Goal of the exercise — Will you return, word for word, only the lines from the top of the data below down to and including the one with "SEAM_GAP = 0.0004"?

■ ■ ■

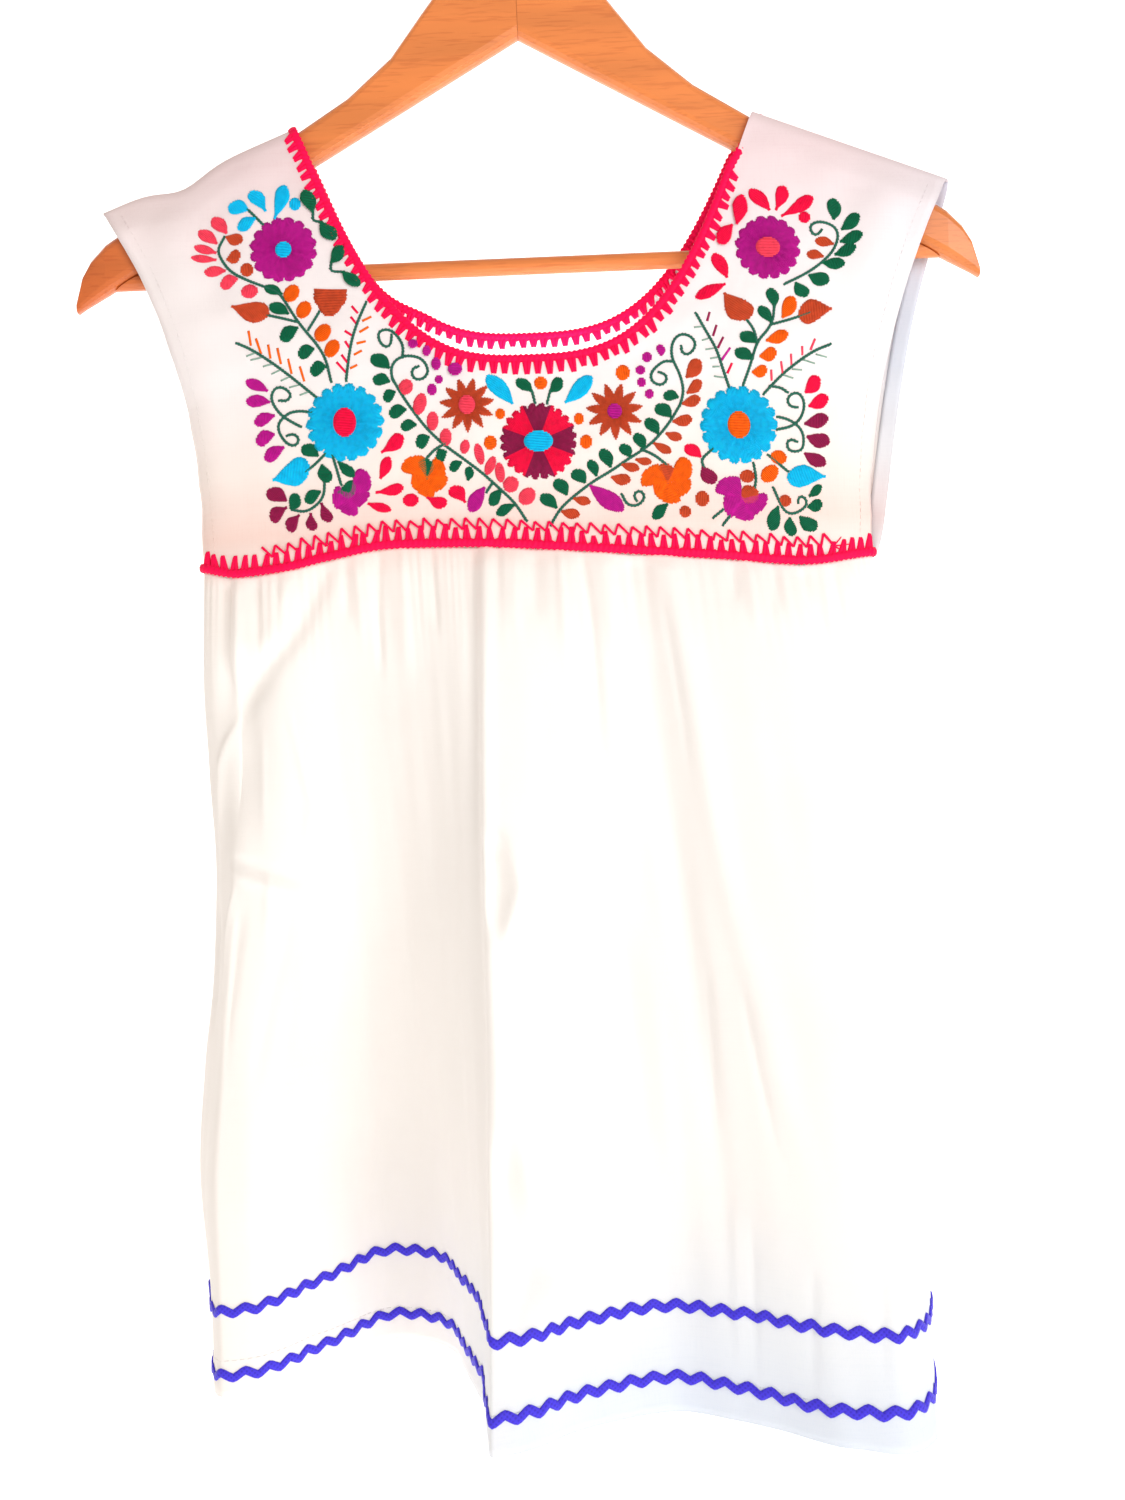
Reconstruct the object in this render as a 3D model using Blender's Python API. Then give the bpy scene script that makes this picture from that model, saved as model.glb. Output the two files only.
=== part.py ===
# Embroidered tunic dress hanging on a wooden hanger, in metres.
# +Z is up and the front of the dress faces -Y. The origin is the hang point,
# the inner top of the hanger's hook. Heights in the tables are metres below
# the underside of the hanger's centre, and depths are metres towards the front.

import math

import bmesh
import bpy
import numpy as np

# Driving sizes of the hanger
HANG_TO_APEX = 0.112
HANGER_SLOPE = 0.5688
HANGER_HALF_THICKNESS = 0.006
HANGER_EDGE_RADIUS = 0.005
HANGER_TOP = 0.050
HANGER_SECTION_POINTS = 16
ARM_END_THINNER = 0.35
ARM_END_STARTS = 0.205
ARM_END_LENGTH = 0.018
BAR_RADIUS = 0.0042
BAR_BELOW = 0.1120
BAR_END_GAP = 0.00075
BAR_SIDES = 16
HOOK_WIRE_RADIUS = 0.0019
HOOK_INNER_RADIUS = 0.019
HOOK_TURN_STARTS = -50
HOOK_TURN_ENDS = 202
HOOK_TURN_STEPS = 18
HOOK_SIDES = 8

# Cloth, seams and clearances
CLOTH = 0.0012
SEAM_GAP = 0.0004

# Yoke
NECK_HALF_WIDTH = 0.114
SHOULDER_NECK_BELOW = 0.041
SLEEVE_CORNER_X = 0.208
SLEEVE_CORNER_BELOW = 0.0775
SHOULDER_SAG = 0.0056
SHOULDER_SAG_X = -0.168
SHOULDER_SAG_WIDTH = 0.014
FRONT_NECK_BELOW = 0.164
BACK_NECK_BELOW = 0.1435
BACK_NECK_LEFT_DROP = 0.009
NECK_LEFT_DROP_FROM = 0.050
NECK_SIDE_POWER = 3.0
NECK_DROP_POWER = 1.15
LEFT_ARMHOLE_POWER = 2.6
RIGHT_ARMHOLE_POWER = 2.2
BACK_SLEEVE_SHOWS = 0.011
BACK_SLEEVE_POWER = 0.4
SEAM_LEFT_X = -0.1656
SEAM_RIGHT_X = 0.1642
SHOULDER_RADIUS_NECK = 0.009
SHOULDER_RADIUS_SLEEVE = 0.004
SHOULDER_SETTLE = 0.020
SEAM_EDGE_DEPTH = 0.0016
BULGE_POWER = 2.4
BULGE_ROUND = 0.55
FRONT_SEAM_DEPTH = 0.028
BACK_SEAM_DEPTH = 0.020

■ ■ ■

Solution to this task —
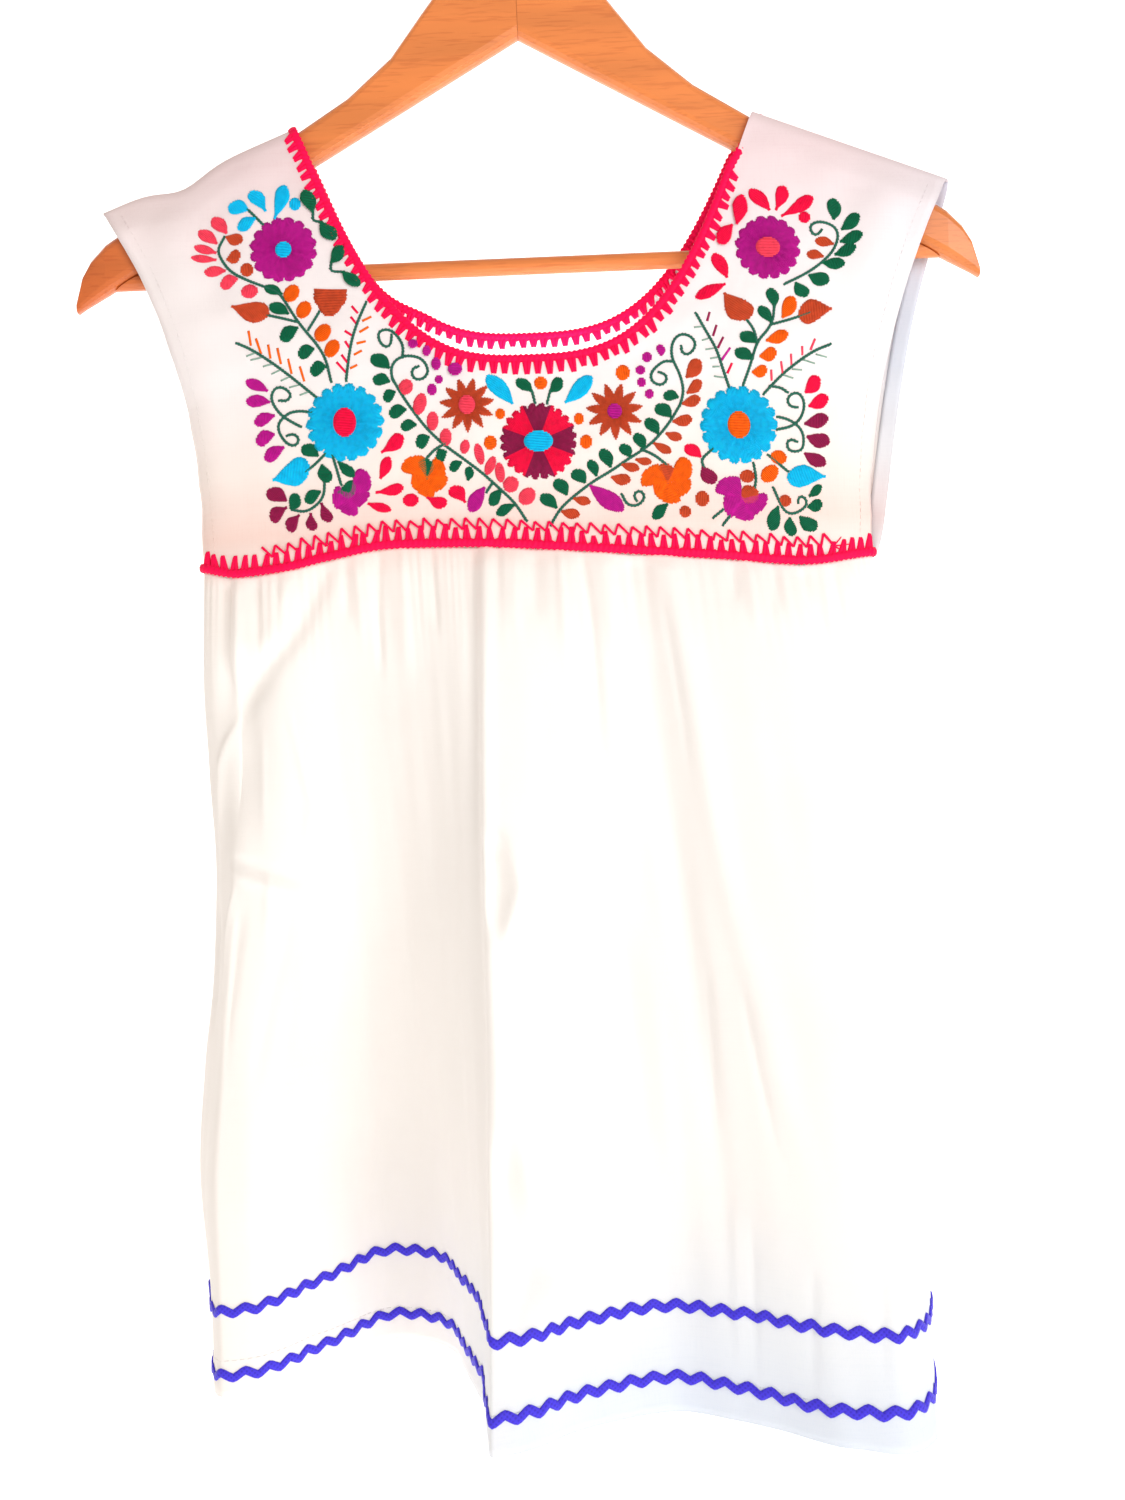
Reconstruct the object in this render as a 3D model using Blender's Python API. Then give the bpy scene script that makes this picture from that model, saved as model.glb. Output the two files only.
=== part.py ===
# Embroidered tunic dress hanging on a wooden hanger, in metres.
# +Z is up and the front of the dress faces -Y. The origin is the hang point,
# the inner top of the hanger's hook. Heights in the tables are metres below
# the underside of the hanger's centre, and depths are metres towards the front.

import math

import bmesh
import bpy
import numpy as np

# Driving sizes of the hanger
HANG_TO_APEX = 0.112
HANGER_SLOPE = 0.5688
HANGER_HALF_THICKNESS = 0.006
HANGER_EDGE_RADIUS = 0.005
HANGER_TOP = 0.050
HANGER_SECTION_POINTS = 16
ARM_END_THINNER = 0.35
ARM_END_STARTS = 0.205
ARM_END_LENGTH = 0.018
BAR_RADIUS = 0.0042
BAR_BELOW = 0.1120
BAR_END_GAP = 0.00075
BAR_SIDES = 16
HOOK_WIRE_RADIUS = 0.0019
HOOK_INNER_RADIUS = 0.019
HOOK_TURN_STARTS = -50
HOOK_TURN_ENDS = 202
HOOK_TURN_STEPS = 18
HOOK_SIDES = 8

# Cloth, seams and clearances
CLOTH = 0.0012
SEAM_GAP = 0.0004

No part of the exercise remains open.